Retornando ao início e refletindo sobre as Políticas de Governança de TI e IA
O exemplo hipotético visto inicialmente ilustra como TI e IA, ambas com forte conteúdo tecnológico, têm papeis distintos, requerendo políticas com diretrizes específicas. Uma boa política de TI teria previsto a diretriz de continuidade, viabilizada por testes de estresse, backup ativo e plano de resposta emergencial. Já uma boa política de IA teria exigido diretrizes éticas claras e a intervenção humana em decisões sensíveis. Em ambos os causos, auditorias são muito importantes.

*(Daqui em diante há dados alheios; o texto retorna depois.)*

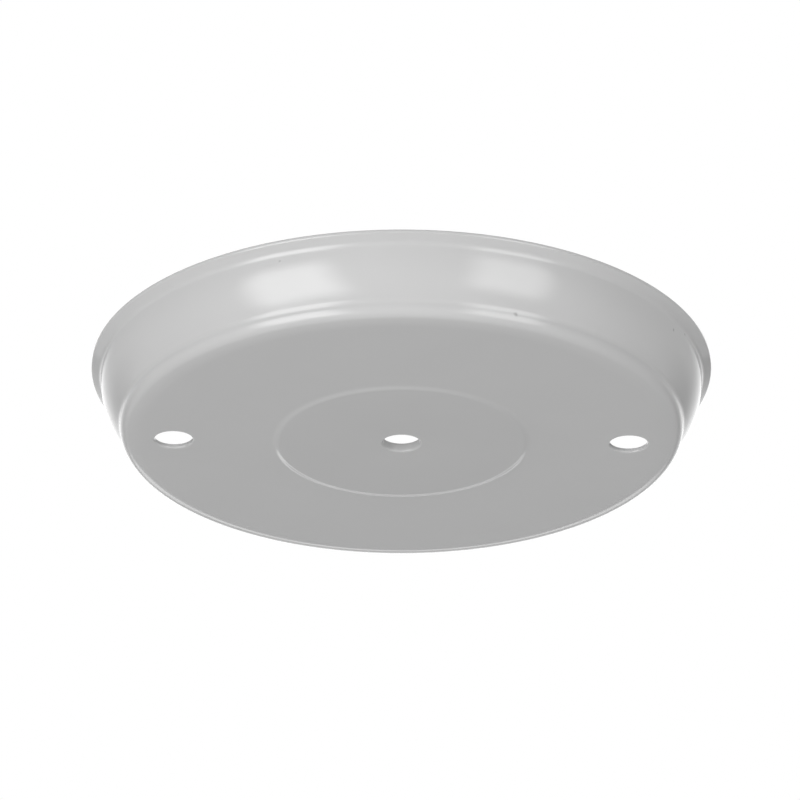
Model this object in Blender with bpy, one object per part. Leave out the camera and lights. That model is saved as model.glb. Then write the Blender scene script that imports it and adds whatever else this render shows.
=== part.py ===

Por fim, governança de TI e governança de IA, como dito, são complementares, não concorrentes. Irmãs, ambas devem existir – coexistir, na verdade –, ter diretrizes estratégias coerentes entre si, estar documentadas e ser monitoradas pelos conselhos de administração. Aliás, esses conselhos agregarão substancial velocidade em suas atividades com o emprego inteligente de IA. Conselheiros que lideram o futuro com responsabilidade têm consciência de que a tecnologia não é neutra e de que governá-la é um dever, não uma escolha.